Standard Setters Outline Possible Lease Accounting Approach


FASB and the International Accounting Standards Board (IASB) released a paper on a possible new approach to lease accounting.

The paper Leases: Preliminary Views responds to concerns raised by investors and other financial statements users about the treatment of lease contracts under IFRS and U.S. GAAP. In the paper, the boards propose that lease accounting should be based on the principle that all leases give rise to liabilities for future rental payments and assets—the right to use the leased asset—that should be recognized in an entity’s statement of financial position. The approach is aimed at ensuring that leases are accounted for consistently across sectors and industries, the boards said in a press release.

Many lease contracts don’t appear on a balance sheet because IFRS and GAAP split leases into two categories—finance leases (capital leases under GAAP) and operating leases—and only assets and liabilities arising from finance leases are recognized in the statement of financial position. For an operating lease, the lessee simply recognizes lease payments as an expense over the lease term.
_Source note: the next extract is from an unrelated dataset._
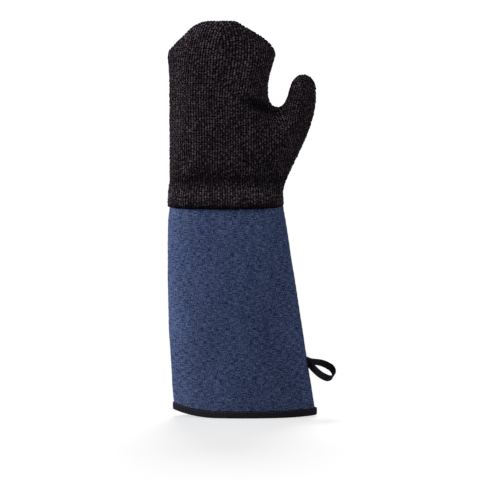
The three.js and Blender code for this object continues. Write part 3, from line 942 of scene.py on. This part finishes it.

The different accounting treatment of finance and operating leases has resulted in various problems, the standard setters say.  For example, the split between finance leases and operating leases can result in similar transactions being accounted for very differently, reducing comparability. The difference in the accounting treatment of finance and operating leases also provides opportunities to structure transactions to achieve a particular lease classification, they say.

Because the boards previously decided to defer taking up lessor accounting in order to resolve the problems associated with lessee accounting as quickly as possible, the discussion paper deals mainly with lessee accounting. However, it describes some of the issues that must be addressed in a future proposed standard on lessor accounting.

The discussion paper is open for comment until July 17.